If you have studied serial killers, you know modus operandi
and signatures define them. There are definite patterns they follow, and they
are tracked using very specific methods. Chapman honors all of this, bringing
it to page-turning life in Righteous
Assassin.
So, how about the serial killer? Similar to real life cases
and small and big screen stories, the serial killer here (as you probably guessed
from the title) is a religious zealot convinced they are doing God’s good work.
Because this is a vigilante-style serial killer, we’re in an even deeper loop
in the genre spiral.
By this point, you might be reading this and asking, Why should I bother with this book?

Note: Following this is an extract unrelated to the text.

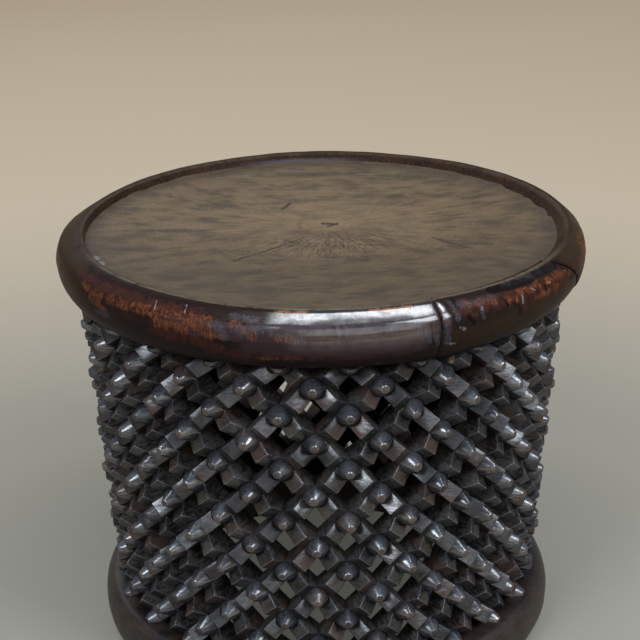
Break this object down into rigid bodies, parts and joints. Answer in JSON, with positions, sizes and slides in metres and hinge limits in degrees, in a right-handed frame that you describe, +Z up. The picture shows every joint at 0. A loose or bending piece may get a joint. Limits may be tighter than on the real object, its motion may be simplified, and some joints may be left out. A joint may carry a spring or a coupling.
{
  "type": "carved lattice stool",
  "caption": "Round carved wooden stool with a dished seat, a thick rolled rim repaired with a let-in block, a hollow drum pierced into a studded diamond lattice, and a base ring.",
  "frame": {"origin": "centre of the stool's footprint, on the floor", "axes": "+Z up along the drum's axis; the front seen in the picture faces -Y, with +X to the right of it"},
  "size_m": [0.5, 0.5, 0.4093],
  "materials": {
    "dish_wood": "matt grey-brown end grain, worn by sitting",
    "rim_wood": "dark red-brown, polished by handling, worn orange in patches",
    "repair_wood": "dark red-brown, semi-gloss, dented",
    "lattice_wood": "near-black patina with a soft sheen, worn brown on the studs",
    "base_wood": "near-black patina, scuffed"
  },
  "bodies": {
    "root": {"seat_dish": "dish_wood", "seat_rim": "rim_wood", "rim_repair_segment": "repair_wood", "lattice_panel_01": "lattice_wood", "lattice_panel_02": "lattice_wood", "lattice_panel_03": "lattice_wood", "lattice_panel_04": "lattice_wood", "lattice_panel_05": "lattice_wood", "lattice_panel_06": "lattice_wood", "lattice_panel_07": "lattice_wood", "lattice_panel_08": "lattice_wood", "lattice_panel_09": "lattice_wood", "lattice_panel_10": "lattice_wood", "lattice_panel_11": "lattice_wood", "lattice_panel_12": "lattice_wood", "base_ring": "base_wood"}
  },
  "joints": []
}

Believe me: The reasons abound. First, Chapman’s voice is
strong. Second, the book’s structure (bouncing back and forth between the
killer’s online blog; their planning and committing of the crimes; and the
police, FBI, and support staff working the case), the dialogue, and the
painstaking work the good guys do to track down the killer’s identity are all
fresh enough to add plenty of new to the familiar. Third, although the entry
points of the various relationships feel familiar, because the characters are,
where they ultimately go is not where veteran readers of this sub-sub-genre might
expect.
The book also brings up several moral dilemmas because of
the serial killer’s vigilante approach and their specific background and
experiences. There are several dominant theories about why one becomes a serial
killer, and Chapman’s take is refreshing in several aspects.
I also found the stories of the serial killer’s targets and
their lovers, partners, and associates to be fearlessly honest—as are
Stoneman’s reasons for not trusting his new partner. The overarching themes
here are both topical and something we should all be discussing.
I have to note Chapman’s clear focus on research. The
information technology aspects, as well as the depth of detail in how the good
guys chase clues, interview, and rely on inspiration, are all spot on, giving
the novel more than a little believability. I have put down plenty of serial
killer novels over the years because all they delivered was surface-area tropes
and severely damaged good guys in lieu of subtle backstories and at times
conflicting moral actions.
Another reason to read this book is that it is the first in
a series, which gives Chapman an opportunity to take the trope of Detective
Mike Stoneman and develop him into the kind of nuanced, complex character that
rises above genre while enhancing it and raising the bar for authors to come.
Doyle did this with Sherlock Holmes, and F. Paul Wilson with Repairman Jack.
After all, genres aren’t fixed in their constitution; they grow with new
inspirations and, over time, what was once a single author’s new idea becomes
another trope.
The other novels are Deadly
Enterprise (Mike Stoneman #2), Lethal
Voyage (Mike Stoneman #3), Fatal
Infraction (Mike Stoneman #4) and, due out in December 2021, was Perilous
Gambit (Mike Stonemen #5).
With five books in the series already, there’s no time
better time than now to get to know Detective Mike Stoneman, his cast of
supporting characters, and their talented creator.